[Entries from a dataset]

>> start

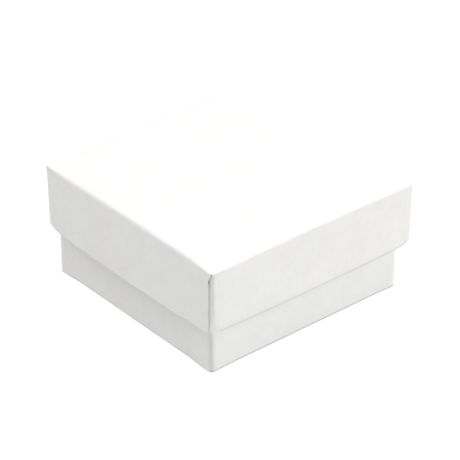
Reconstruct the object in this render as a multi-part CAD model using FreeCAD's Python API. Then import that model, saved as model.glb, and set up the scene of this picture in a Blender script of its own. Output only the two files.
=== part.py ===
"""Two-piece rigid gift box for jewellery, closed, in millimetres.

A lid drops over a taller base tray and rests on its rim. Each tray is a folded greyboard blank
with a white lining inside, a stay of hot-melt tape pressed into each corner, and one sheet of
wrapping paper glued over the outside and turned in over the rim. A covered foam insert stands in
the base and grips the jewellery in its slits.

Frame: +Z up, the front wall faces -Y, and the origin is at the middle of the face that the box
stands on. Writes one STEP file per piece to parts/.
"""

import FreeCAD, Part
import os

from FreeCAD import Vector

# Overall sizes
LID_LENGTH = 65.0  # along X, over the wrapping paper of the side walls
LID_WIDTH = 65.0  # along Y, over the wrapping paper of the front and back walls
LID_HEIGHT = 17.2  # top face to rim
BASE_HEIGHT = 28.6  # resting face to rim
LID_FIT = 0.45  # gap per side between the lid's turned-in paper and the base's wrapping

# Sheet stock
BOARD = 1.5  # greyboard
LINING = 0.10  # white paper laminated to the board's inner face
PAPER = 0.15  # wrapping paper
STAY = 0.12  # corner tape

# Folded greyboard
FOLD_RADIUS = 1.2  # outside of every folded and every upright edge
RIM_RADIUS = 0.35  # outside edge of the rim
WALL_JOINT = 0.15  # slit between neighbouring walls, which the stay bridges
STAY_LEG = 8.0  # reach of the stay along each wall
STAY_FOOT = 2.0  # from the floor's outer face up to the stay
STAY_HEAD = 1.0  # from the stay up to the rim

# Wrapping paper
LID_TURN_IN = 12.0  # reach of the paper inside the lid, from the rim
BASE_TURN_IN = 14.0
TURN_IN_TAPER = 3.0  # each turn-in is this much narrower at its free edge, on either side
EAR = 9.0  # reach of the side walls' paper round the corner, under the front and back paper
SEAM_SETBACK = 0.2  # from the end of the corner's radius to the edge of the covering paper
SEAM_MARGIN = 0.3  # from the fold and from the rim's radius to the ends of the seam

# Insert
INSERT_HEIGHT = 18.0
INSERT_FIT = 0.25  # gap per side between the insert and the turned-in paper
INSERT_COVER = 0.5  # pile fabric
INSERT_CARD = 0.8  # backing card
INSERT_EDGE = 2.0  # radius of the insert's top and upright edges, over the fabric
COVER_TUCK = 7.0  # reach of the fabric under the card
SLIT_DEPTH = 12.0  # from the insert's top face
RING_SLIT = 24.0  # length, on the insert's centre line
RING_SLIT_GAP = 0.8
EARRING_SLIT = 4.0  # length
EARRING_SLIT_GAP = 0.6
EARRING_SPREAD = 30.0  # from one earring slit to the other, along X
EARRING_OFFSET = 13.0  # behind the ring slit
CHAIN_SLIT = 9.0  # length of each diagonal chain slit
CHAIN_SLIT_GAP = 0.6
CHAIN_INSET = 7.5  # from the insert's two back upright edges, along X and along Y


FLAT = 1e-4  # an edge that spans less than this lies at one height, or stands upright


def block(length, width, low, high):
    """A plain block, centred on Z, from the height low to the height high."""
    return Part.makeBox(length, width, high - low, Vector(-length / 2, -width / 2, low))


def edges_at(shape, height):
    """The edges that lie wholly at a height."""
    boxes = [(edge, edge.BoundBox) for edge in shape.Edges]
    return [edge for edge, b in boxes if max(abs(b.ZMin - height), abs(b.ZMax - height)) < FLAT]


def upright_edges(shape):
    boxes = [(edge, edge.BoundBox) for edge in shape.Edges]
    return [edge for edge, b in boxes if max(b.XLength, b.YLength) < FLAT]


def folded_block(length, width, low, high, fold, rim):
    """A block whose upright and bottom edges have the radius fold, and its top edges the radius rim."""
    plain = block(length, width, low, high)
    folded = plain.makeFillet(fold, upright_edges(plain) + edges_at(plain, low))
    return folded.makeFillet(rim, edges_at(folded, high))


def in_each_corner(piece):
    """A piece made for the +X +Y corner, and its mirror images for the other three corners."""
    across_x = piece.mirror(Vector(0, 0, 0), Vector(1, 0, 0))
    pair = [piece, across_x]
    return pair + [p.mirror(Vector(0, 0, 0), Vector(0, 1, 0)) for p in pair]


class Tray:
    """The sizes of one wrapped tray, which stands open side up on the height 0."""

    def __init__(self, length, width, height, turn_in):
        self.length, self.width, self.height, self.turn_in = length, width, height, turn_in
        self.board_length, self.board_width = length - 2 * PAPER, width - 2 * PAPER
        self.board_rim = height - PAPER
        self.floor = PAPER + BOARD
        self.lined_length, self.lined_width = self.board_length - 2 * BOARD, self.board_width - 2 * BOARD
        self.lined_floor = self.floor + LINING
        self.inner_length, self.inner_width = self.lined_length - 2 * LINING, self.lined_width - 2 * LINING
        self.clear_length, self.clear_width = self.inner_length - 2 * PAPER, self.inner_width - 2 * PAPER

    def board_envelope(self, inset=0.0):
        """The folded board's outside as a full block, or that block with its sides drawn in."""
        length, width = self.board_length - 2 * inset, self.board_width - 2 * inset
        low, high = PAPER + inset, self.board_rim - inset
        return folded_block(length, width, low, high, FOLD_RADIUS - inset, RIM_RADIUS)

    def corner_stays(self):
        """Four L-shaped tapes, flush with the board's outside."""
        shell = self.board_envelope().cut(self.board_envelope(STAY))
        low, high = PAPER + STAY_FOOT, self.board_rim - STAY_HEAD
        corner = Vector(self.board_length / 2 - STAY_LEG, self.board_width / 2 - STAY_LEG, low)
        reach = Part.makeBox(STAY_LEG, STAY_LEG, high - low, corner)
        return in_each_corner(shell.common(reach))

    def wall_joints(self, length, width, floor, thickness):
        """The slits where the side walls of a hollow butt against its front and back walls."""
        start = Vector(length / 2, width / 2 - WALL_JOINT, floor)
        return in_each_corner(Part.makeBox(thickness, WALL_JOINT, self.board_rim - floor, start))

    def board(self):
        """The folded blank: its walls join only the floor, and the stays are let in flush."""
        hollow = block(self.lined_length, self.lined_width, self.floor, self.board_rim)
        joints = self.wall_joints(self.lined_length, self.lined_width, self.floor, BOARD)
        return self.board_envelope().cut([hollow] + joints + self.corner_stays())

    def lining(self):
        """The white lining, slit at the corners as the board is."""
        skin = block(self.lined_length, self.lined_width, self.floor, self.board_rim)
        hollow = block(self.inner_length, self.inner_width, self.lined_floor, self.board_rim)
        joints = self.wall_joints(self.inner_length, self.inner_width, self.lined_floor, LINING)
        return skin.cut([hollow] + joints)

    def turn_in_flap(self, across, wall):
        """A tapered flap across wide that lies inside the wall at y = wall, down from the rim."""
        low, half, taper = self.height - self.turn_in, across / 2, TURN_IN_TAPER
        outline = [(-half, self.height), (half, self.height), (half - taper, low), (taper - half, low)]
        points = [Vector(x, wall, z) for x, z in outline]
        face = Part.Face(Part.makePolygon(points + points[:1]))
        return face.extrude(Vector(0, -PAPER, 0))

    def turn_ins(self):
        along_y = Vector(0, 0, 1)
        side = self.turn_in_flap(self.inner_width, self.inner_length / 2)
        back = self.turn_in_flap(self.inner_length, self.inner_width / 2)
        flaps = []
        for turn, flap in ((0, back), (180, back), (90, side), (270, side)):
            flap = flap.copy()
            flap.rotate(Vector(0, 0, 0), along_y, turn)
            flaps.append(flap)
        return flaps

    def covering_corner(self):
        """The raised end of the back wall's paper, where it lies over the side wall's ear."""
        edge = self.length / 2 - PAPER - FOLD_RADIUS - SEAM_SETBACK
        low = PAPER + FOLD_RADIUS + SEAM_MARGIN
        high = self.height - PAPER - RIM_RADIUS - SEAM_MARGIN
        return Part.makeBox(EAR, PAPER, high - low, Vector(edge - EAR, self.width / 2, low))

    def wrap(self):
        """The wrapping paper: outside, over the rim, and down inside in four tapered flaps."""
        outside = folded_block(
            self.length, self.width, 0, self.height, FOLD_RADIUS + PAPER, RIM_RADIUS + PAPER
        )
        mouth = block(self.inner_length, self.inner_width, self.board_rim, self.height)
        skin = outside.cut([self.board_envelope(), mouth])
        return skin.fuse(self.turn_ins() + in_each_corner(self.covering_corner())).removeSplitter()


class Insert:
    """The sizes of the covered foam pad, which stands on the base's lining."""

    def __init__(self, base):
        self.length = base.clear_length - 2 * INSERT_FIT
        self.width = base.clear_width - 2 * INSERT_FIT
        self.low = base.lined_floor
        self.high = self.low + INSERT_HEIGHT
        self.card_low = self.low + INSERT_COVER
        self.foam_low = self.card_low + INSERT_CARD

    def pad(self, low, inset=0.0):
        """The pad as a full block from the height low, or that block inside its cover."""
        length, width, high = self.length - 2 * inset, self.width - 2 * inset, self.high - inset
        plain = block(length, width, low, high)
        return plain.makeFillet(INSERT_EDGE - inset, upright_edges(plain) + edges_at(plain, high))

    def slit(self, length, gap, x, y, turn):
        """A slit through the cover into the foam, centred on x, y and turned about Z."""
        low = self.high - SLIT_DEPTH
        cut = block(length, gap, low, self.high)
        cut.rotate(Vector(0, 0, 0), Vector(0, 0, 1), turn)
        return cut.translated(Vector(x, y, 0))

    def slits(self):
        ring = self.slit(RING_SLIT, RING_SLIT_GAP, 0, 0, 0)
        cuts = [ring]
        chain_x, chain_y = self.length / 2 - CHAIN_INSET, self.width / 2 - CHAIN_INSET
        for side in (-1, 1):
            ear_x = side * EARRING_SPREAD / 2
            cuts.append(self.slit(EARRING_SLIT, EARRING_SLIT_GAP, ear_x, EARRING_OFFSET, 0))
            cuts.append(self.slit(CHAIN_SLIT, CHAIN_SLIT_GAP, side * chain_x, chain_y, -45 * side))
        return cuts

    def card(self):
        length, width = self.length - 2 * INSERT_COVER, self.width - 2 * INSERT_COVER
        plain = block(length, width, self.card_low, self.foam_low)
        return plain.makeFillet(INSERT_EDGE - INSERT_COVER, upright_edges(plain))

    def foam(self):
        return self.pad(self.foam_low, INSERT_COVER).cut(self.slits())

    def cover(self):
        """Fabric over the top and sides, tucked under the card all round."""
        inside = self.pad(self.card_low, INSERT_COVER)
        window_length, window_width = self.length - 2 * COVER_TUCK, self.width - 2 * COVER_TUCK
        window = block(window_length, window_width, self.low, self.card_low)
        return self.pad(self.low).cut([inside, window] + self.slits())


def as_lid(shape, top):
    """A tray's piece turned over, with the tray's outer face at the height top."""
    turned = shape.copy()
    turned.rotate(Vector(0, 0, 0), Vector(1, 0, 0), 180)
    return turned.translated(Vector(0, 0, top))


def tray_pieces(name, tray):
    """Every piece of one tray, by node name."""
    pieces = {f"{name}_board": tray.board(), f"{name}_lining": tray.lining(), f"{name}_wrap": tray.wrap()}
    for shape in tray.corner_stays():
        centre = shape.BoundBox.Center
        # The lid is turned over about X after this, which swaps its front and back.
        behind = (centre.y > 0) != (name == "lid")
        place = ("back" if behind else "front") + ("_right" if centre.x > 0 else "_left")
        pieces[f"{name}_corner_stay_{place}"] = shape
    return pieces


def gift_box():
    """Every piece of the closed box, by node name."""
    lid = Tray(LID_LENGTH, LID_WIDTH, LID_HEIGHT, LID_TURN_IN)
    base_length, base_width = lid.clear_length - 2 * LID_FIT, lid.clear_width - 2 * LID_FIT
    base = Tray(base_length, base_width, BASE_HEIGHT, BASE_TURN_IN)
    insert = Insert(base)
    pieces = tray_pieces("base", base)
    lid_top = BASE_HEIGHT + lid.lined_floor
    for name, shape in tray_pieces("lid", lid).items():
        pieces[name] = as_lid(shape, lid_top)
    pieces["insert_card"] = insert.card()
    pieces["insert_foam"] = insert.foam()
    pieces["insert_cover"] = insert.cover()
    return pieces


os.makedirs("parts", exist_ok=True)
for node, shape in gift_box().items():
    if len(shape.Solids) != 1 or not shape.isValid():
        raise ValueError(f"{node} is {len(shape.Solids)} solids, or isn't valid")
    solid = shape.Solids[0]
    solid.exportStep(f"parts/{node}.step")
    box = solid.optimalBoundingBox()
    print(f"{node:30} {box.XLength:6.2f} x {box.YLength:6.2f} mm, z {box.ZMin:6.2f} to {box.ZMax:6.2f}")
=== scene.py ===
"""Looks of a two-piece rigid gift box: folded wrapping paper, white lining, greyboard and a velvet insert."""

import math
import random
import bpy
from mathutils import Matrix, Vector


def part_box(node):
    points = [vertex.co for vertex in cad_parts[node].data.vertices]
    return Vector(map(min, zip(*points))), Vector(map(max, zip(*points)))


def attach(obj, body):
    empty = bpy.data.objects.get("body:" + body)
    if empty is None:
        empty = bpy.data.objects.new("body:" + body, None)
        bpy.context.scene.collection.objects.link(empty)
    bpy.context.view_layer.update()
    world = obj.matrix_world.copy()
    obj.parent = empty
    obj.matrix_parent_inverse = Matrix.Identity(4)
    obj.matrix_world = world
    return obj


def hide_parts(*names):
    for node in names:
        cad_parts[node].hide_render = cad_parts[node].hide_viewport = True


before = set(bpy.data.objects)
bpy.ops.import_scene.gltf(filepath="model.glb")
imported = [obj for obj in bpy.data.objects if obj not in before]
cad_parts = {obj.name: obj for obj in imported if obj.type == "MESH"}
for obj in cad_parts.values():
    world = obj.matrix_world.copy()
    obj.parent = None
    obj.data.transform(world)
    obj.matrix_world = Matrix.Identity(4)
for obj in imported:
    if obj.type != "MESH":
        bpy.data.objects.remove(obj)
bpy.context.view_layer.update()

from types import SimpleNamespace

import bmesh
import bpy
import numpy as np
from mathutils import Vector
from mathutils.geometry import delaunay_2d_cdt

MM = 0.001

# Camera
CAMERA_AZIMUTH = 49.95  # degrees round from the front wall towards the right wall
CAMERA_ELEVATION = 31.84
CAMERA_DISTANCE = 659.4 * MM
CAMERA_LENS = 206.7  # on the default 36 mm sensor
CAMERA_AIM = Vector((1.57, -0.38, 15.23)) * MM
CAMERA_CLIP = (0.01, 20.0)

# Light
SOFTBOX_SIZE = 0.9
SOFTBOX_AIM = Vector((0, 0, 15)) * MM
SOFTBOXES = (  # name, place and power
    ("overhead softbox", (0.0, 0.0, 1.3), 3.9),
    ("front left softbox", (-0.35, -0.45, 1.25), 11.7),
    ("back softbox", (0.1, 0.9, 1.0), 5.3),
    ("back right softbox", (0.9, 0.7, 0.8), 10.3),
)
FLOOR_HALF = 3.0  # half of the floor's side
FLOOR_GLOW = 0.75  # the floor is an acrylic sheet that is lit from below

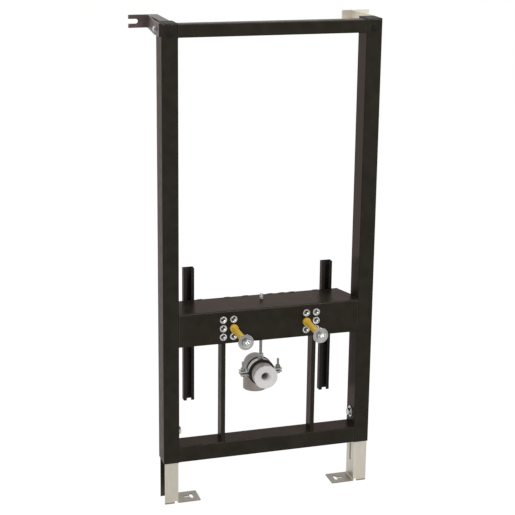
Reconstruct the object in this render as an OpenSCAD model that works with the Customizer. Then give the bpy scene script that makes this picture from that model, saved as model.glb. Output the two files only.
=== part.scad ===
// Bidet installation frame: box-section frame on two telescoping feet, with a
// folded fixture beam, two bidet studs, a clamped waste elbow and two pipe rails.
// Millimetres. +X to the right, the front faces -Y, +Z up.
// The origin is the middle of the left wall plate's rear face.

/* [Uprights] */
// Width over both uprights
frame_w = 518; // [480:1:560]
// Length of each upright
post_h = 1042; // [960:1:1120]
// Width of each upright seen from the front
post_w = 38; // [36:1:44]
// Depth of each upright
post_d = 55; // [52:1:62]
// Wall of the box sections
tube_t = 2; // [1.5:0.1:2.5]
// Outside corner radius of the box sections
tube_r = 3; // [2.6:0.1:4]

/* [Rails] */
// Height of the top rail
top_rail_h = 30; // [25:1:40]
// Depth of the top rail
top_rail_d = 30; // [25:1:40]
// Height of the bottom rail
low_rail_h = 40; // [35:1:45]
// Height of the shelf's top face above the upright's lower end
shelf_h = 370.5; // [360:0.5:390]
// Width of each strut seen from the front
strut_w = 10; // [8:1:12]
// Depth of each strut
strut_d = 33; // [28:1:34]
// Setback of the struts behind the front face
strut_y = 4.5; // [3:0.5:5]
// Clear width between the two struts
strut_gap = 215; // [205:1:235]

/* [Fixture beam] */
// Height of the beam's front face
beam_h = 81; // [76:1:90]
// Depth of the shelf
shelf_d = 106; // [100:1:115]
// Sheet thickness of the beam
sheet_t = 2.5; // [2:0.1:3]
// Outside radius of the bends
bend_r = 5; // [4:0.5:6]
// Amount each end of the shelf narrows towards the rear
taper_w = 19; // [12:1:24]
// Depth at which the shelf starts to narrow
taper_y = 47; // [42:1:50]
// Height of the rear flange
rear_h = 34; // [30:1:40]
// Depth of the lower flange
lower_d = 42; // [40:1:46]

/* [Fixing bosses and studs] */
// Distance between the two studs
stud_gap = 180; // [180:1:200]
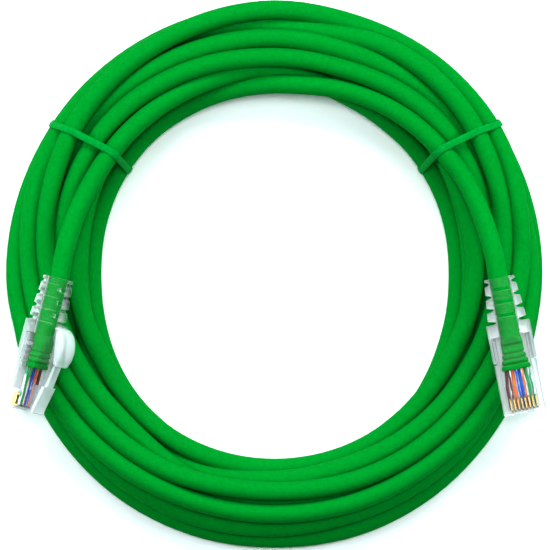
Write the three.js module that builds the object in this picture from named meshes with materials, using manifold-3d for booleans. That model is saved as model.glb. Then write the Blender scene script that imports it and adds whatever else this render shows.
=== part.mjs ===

>> end

## INSTRUCTIONS FOR THE TASK
Your task is to repeat the lines from the one containing "Reconstruct the object in this render as an" to the one containing "plate's rear face.", both lines included. Leave out every other line.

## ANSWER
Reconstruct the object in this render as an OpenSCAD model that works with the Customizer. Then give the bpy scene script that makes this picture from that model, saved as model.glb. Output the two files only.
=== part.scad ===
// Bidet installation frame: box-section frame on two telescoping feet, with a
// folded fixture beam, two bidet studs, a clamped waste elbow and two pipe rails.
// Millimetres. +X to the right, the front faces -Y, +Z up.
// The origin is the middle of the left wall plate's rear face.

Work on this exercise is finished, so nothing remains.